La Chica responded by introducing legislation in search of permanent solutions.
The latest version of House Bill 862, which she introduced, crossed over to the Senate this session and remains alive.
It would allow smaller vehicles to be used to fill in for canceled bus routes.
During the legislative session, La Chica drops off Ricki and her brother, Foggy, 8, at their individual schools, and Cricket picks them up after school.
La Chica then comes home to cook dinner — or makes plenty of meals in advance during weeks when she’ll be working late, Cricket said.
“I only make adobo,” he said while surrounded by their children and other Capitol Kids.
When the session ends in May — although there’s already early talk of a special session to address the fallout from federal cuts — there are still community meetings and other events at nights and on weekends, along with ongoing research to fix bills that died or other ideas ahead of the next session.

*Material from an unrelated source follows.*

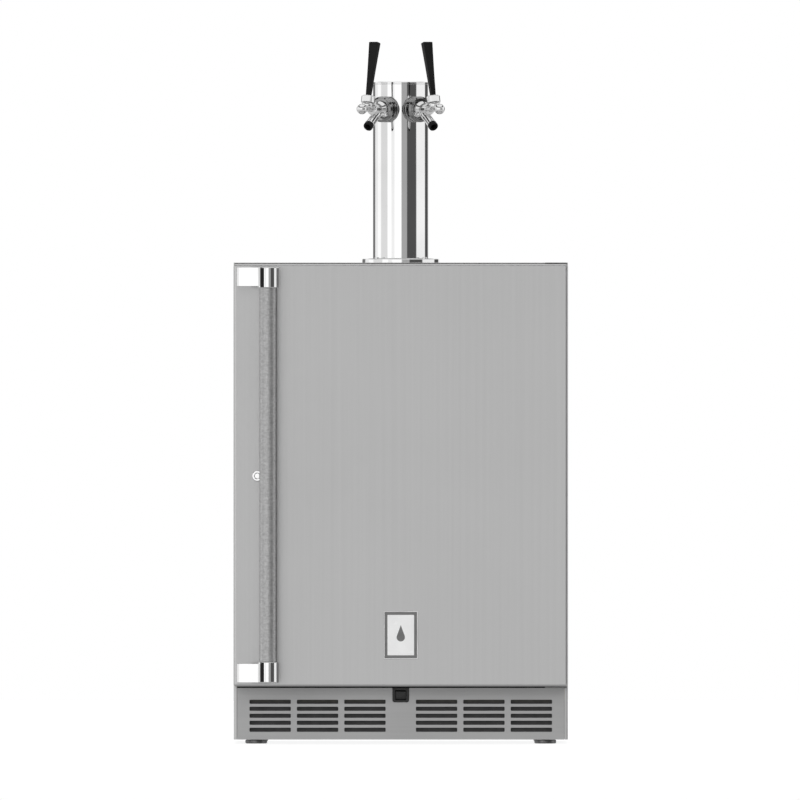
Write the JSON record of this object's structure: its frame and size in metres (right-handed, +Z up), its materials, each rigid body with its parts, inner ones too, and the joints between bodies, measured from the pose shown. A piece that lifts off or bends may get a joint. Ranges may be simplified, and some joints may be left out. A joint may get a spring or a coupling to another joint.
{
  "type": "kegerator",
  "caption": "Undercounter kegerator: insulated cabinet, hinged locking door with tube handle, vented toe grille, levelling feet and a draft tower with lever taps.",
  "frame": {"origin": "on the floor, under the middle of the object's bounding box (the door handle is the front limit and the back panel the rear limit)", "axes": "+Z up, -Y out of the door front, +X to the right as seen from the front (hinge side)"},
  "size_m": [0.6064, 0.673, 1.2755],
  "materials": {
    "stainless": "fine brushed, satin",
    "liner_steel": "dull brushed",
    "chrome": "polished mirror",
    "etched_steel": "etched satin grip",
    "galvanised": "galvanised steel sheet",
    "dark_metal": "dark plated steel",
    "aluminium": "bare fin stock",
    "black_paint": "semi-gloss black enamel",
    "black_plastic": "moulded satin black",
    "white_plastic": "moulded satin white",
    "frosted_lens": "frosted translucent",
    "rubber": "soft grey-black vinyl seal",
    "foam": "rigid cell foam",
    "brass": "turned",
    "badge": "polished blank plate"
  },
  "bodies": {
    "cabinet": {"side_panel_left": "stainless", "side_panel_right": "stainless", "top_panel": "stainless", "front_frame": "stainless", "toe_grille": "stainless", "liner_wrap": "liner_steel", "liner_floor": "liner_steel", "liner_ceiling": "liner_steel", "liner_hump": "liner_steel", "tower_flange": "chrome", "tower_tube": "chrome", "tower_cap": "chrome", "shank_left": "chrome", "shank_right": "chrome", "coupling_nut_left": "chrome", "coupling_nut_right": "chrome", "faucet_body_left": "chrome", "faucet_body_right": "chrome", "back_panel": "galvanised", "machine_cover": "galvanised", "base_pan": "galvanised", "lock_strike": "galvanised", "hinge_top": "dark_metal", "hinge_bottom": "dark_metal", "condenser": "aluminium", "evaporator": "aluminium", "compressor": "black_paint", "switch_housing": "black_plastic", "condenser_fan_frame": "black_plastic", "power_inlet": "black_plastic", "spout_tip_left": "black_plastic", "spout_tip_right": "black_plastic", "evaporator_cover": "white_plastic", "control_module": "white_plastic", "interior_light": "frosted_lens", "insulation": "foam"},
    "door": {"door_skin": "stainless", "door_foam": "foam", "door_inner_panel": "white_plastic", "door_gasket": "rubber", "hinge_bush_top": "brass", "hinge_bush_bottom": "brass", "handle_tube": "etched_steel", "handle_bracket_top": "chrome", "handle_bracket_bottom": "chrome", "badge_plate": "badge", "lock_barrel": "chrome"},
    "lock_core": {"lock_core": "chrome"},
    "tap_left": {"tap_lever_left": "chrome", "tap_handle_left": "black_plastic"},
    "tap_right": {"tap_lever_right": "chrome", "tap_handle_right": "black_plastic"},
    "power_rocker": {"power_rocker": "black_plastic"},
    "condenser_fan": {"condenser_fan": "black_plastic"},
    "evaporator_fan": {"evaporator_fan": "black_plastic"},
    "thermostat_dial": {"thermostat_dial": "black_plastic"},
    "foot_front_left": {"foot_front_left": "dark_metal"},
    "foot_front_right": {"foot_front_right": "dark_metal"},
    "foot_back_left": {"foot_back_left": "dark_metal"},
    "foot_back_right": {"foot_back_right": "dark_metal"}
  },
  "joints": [
    {"name": "door_hinge", "type": "hinge", "parent": "cabinet", "child": "door", "pos_m": [0.289, -0.2535, 0.48725], "axis": [0, 0, 1], "range_deg": [0, 110]},
    {"name": "lock_turn", "type": "hinge", "parent": "door", "child": "lock_core", "pos_m": [-0.26, -0.2735, 0.486], "axis": [0, 1, 0], "range_deg": [0, 90]},
    {"name": "tap_left_lever", "type": "hinge", "parent": "cabinet", "child": "tap_left", "pos_m": [-0.06056, -0.0824, 1.1597], "axis": [0.8829, -0.4695, 0], "range_deg": [0, 38]},
    {"name": "tap_right_lever", "type": "hinge", "parent": "cabinet", "child": "tap_right", "pos_m": [0.06056, -0.0824, 1.1597], "axis": [0.8829, 0.4695, 0], "range_deg": [0, 38]},
    {"name": "power_rocker_tilt", "type": "hinge", "parent": "cabinet", "child": "power_rocker", "pos_m": [0, -0.2102, 0.0882], "axis": [-1, 0, 0], "range_deg": [0, 14]},
    {"name": "condenser_fan_spin", "type": "hinge", "parent": "cabinet", "child": "condenser_fan", "pos_m": [0.084, 0.2825, 0.12], "axis": [1, 0, 0], "continuous": true},
    {"name": "evaporator_fan_spin", "type": "hinge", "parent": "cabinet", "child": "evaporator_fan", "pos_m": [0, 0.2365, 0.72], "axis": [0, 1, 0], "continuous": true},
    {"name": "thermostat_turn", "type": "hinge", "parent": "cabinet", "child": "thermostat_dial", "pos_m": [0, -0.1835, 0.794], "axis": [0, 0, 1], "range_deg": [0, 270]},
    {"name": "foot_front_left_height", "type": "slide", "parent": "cabinet", "child": "foot_front_left", "axis": [0, 0, -1], "range_m": [0, 0.018]},
    {"name": "foot_front_right_height", "type": "slide", "parent": "cabinet", "child": "foot_front_right", "axis": [0, 0, -1], "range_m": [0, 0.018]},
    {"name": "foot_back_left_height", "type": "slide", "parent": "cabinet", "child": "foot_back_left", "axis": [0, 0, -1], "range_m": [0, 0.018]},
    {"name": "foot_back_right_height", "type": "slide", "parent": "cabinet", "child": "foot_back_right", "axis": [0, 0, -1], "range_m": [0, 0.018]}
  ]
}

New House Majority Leader Sean Quinlan (D, Waialua-Haleiwa-Punaluu) shares his colleagues’ worries over increasing preschool costs as the father of 6-year-old son Max.
He had been in a preschool that cost $1,600 a month before enrolling in kindergarten this year.
And as a North Shore legislator, Quinlan shares concerns over the need for a reliable and dependable school bus system, as well as the hours stuck in traffic to and from town.
At the age of 42, Quinlan calls himself “the oldest possible millennial,” and worries about the time he spends away from Max.
After becoming House majority leader this session, the demands have only increased.
“I end up feeling guilty all of the time,” Quinlan said.
“I have this sacred obligation to this job that I swore an oath to,” he said. “But what about my kid? Since I’ve become majority leader, he’s noticed that I’m not around as much.”
Ichiyama was just 24, the youngest member of the Legislature, when she took office in 2010.
Many of the other state representatives and senators at the time “were older parents who had lived through parenthood and came to the Legislature after retirement or as second careers,” Ichiyama said.
As a result, she said, hearings would often stretch to 2 a.m.
But there was one role model who stood out and made an impression on Ichiyama.
Then-state Sen. Jill Tokuda, now a member of Congress, regularly showed up at the Capitol with her infant, firstborn son.
Now there are more legislators on the House side doing the same — but with the support of many more colleagues facing the same challenges, Ichiyama said.
Juggling the demands of work and family requires patience and flexibility from her husband, Pono Chong, their children and Ichiyama’s mother, Carole, who regularly helps out.
For her kids, Ichiyama does not take it for granted that they have never known anything else but having their mother focused on public service — even when it means interrupting family time.
“We’ll run into a constituent and they want to talk to me, which means my kids have to wait and listen,” Ichiyama said. “That never turns off. You wear this job wherever you go even though they’re like, ‘Mom, hurry up.’”
“This is a round-the-clock job that affects my family,” she said.
Asked whether she’s ever considered stepping aside to devote more time to her family, Ichiyama — like other parents of young children serving in the House — said, “This is my dream job. This is a job I’ve always wanted. I hope to do this job as long as I can.”
Correction: State Rep. Trish La Chica’s children do not attend A+, as was reported in an earlier version of this story.